**Exercise aim**. Look below for the line containing "for name, place" and the line containing "for node in"; repeat exactly those two lines and all lines between them, and nothing else.

BEGIN Records provided

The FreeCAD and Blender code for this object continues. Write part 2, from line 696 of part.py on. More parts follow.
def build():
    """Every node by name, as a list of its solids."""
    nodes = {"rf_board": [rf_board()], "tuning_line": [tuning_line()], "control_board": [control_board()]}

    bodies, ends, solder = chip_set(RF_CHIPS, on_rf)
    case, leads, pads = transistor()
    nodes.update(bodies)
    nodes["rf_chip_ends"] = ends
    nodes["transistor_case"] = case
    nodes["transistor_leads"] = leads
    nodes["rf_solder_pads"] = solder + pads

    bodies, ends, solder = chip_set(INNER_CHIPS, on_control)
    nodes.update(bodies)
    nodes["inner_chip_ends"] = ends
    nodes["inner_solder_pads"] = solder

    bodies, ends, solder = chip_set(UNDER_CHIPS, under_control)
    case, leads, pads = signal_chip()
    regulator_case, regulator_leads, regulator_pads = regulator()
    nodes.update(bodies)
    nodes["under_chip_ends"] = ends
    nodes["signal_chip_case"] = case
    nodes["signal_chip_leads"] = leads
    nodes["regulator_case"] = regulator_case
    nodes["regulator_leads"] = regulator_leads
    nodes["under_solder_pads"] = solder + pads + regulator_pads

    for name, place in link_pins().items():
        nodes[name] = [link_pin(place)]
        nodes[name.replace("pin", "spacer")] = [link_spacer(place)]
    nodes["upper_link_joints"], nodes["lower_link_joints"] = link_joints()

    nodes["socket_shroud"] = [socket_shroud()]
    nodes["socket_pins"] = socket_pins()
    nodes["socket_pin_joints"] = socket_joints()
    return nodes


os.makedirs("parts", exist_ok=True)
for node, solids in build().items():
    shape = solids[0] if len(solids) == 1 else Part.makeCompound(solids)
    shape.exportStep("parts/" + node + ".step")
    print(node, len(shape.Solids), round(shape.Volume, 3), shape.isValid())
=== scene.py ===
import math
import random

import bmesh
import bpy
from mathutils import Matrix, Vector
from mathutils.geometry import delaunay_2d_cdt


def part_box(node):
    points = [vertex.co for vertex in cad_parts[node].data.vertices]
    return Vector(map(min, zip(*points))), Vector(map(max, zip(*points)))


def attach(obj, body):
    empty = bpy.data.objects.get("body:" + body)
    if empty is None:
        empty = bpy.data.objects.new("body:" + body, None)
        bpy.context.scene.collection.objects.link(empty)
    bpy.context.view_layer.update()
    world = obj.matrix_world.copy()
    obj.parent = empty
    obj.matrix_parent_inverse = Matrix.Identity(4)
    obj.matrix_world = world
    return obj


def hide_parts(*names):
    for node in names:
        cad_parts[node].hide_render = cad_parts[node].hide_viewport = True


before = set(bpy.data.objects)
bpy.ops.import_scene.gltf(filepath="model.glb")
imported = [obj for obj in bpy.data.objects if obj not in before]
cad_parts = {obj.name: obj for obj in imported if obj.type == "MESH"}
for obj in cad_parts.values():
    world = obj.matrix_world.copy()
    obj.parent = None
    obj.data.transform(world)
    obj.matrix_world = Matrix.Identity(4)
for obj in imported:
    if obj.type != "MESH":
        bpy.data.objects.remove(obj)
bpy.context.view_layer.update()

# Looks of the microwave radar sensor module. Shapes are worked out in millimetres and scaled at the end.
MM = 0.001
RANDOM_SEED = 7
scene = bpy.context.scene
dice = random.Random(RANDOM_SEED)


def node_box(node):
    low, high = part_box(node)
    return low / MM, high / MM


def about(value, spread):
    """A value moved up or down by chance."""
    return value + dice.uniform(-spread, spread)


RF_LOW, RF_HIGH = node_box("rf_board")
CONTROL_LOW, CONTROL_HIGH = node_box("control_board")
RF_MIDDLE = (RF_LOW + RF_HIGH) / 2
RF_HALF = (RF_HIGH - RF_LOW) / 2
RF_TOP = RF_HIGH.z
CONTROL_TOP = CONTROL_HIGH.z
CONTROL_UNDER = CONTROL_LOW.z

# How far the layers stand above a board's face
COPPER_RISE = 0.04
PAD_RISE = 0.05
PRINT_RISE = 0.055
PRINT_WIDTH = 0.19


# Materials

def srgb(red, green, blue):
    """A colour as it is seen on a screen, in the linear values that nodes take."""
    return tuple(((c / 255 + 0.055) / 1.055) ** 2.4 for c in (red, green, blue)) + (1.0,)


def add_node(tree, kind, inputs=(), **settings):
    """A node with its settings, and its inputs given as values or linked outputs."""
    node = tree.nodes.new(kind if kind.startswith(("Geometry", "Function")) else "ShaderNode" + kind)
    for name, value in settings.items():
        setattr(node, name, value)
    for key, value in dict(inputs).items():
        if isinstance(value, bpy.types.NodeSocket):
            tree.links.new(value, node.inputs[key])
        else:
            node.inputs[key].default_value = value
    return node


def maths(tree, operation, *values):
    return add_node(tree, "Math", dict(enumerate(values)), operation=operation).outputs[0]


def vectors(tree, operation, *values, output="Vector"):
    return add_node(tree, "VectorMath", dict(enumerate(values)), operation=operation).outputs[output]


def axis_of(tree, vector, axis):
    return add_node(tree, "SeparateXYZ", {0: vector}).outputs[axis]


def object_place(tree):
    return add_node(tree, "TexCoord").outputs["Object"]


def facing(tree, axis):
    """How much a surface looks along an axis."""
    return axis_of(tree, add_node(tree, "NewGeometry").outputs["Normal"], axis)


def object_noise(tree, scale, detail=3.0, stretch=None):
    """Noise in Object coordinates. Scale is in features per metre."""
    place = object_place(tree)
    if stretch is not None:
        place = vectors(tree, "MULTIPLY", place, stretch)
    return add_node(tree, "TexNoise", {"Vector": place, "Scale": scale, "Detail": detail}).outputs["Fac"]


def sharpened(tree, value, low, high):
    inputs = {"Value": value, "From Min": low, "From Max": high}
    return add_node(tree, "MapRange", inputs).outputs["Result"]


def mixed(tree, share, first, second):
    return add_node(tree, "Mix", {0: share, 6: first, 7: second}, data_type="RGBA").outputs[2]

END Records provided
BEGIN Records provided

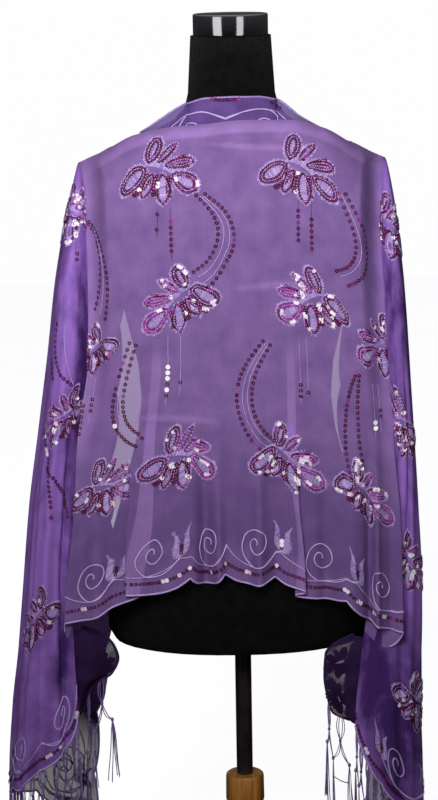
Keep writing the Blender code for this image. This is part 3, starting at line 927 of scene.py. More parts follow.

END Records provided

**Solution to this exercise**.
    for name, place in link_pins().items():
        nodes[name] = [link_pin(place)]
        nodes[name.replace("pin", "spacer")] = [link_spacer(place)]
    nodes["upper_link_joints"], nodes["lower_link_joints"] = link_joints()

    nodes["socket_shroud"] = [socket_shroud()]
    nodes["socket_pins"] = socket_pins()
    nodes["socket_pin_joints"] = socket_joints()
    return nodes


os.makedirs("parts", exist_ok=True)
for node, solids in build().items():
    shape = solids[0] if len(solids) == 1 else Part.makeCompound(solids)
    shape.exportStep("parts/" + node + ".step")
    print(node, len(shape.Solids), round(shape.Volume, 3), shape.isValid())
=== scene.py ===
import math
import random

import bmesh
import bpy
from mathutils import Matrix, Vector
from mathutils.geometry import delaunay_2d_cdt


def part_box(node):
    points = [vertex.co for vertex in cad_parts[node].data.vertices]
    return Vector(map(min, zip(*points))), Vector(map(max, zip(*points)))


def attach(obj, body):
    empty = bpy.data.objects.get("body:" + body)
    if empty is None:
        empty = bpy.data.objects.new("body:" + body, None)
        bpy.context.scene.collection.objects.link(empty)
    bpy.context.view_layer.update()
    world = obj.matrix_world.copy()
    obj.parent = empty
    obj.matrix_parent_inverse = Matrix.Identity(4)
    obj.matrix_world = world
    return obj


def hide_parts(*names):
    for node in names:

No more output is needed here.